* _Exercise prompt_
Give the data below again, word for word.
---
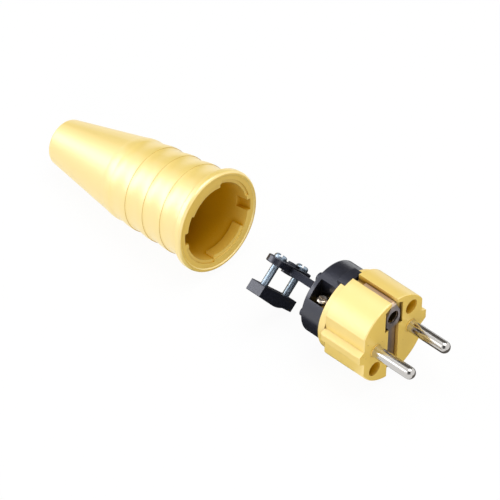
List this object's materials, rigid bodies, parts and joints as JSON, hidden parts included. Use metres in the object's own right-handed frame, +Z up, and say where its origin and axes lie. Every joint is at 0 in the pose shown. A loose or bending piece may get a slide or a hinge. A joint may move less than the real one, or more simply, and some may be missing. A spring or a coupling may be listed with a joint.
{
  "type": "rubber power plug",
  "caption": "Rewirable two-pole power plug opened for wiring: round pins in a yellow front body, black carrier with a cable clamp, and its tapered rubber boot behind it",
  "frame": {"origin": "midpoint between the two pins, on the engagement face", "axes": "+X along the insert's axis towards the pin tips, +Y along the line of the two pins, +Z up, from the pins to the earth hole"},
  "size_m": [0.1894, 0.0412, 0.0429],
  "materials": {
    "boot_rubber": "smooth satin rubber, pale warm yellow",
    "front_yellow": "satin moulding, pale warm yellow",
    "carrier_black": "smooth moulded black with a soft sheen",
    "pin_plating": "polished nickel plating",
    "earth_strip": "satin nickel-plated strip",
    "brass": "turned, left plain",
    "screw_zinc": "bright zinc plating"
  },
  "bodies": {
    "root": {"boot": "boot_rubber", "front_body": "front_yellow", "carrier": "carrier_black", "clamp_bar": "carrier_black", "pin_left": "pin_plating", "pin_right": "pin_plating", "earth_bridge": "earth_strip", "earth_socket": "brass", "assembly_screw_left": "screw_zinc", "assembly_screw_right": "screw_zinc", "clamp_screw_left": "screw_zinc", "clamp_screw_right": "screw_zinc", "earth_terminal_screw": "screw_zinc", "terminal_screw_left": "screw_zinc", "terminal_screw_right": "screw_zinc"}
  },
  "joints": []
}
---
* _Correct output_
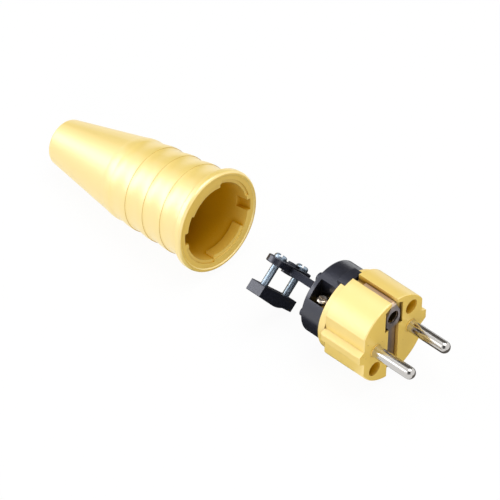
List this object's materials, rigid bodies, parts and joints as JSON, hidden parts included. Use metres in the object's own right-handed frame, +Z up, and say where its origin and axes lie. Every joint is at 0 in the pose shown. A loose or bending piece may get a slide or a hinge. A joint may move less than the real one, or more simply, and some may be missing. A spring or a coupling may be listed with a joint.
{
  "type": "rubber power plug",
  "caption": "Rewirable two-pole power plug opened for wiring: round pins in a yellow front body, black carrier with a cable clamp, and its tapered rubber boot behind it",
  "frame": {"origin": "midpoint between the two pins, on the engagement face", "axes": "+X along the insert's axis towards the pin tips, +Y along the line of the two pins, +Z up, from the pins to the earth hole"},
  "size_m": [0.1894, 0.0412, 0.0429],
  "materials": {
    "boot_rubber": "smooth satin rubber, pale warm yellow",
    "front_yellow": "satin moulding, pale warm yellow",
    "carrier_black": "smooth moulded black with a soft sheen",
    "pin_plating": "polished nickel plating",
    "earth_strip": "satin nickel-plated strip",
    "brass": "turned, left plain",
    "screw_zinc": "bright zinc plating"
  },
  "bodies": {
    "root": {"boot": "boot_rubber", "front_body": "front_yellow", "carrier": "carrier_black", "clamp_bar": "carrier_black", "pin_left": "pin_plating", "pin_right": "pin_plating", "earth_bridge": "earth_strip", "earth_socket": "brass", "assembly_screw_left": "screw_zinc", "assembly_screw_right": "screw_zinc", "clamp_screw_left": "screw_zinc", "clamp_screw_right": "screw_zinc", "earth_terminal_screw": "screw_zinc", "terminal_screw_left": "screw_zinc", "terminal_screw_right": "screw_zinc"}
  },
  "joints": []
}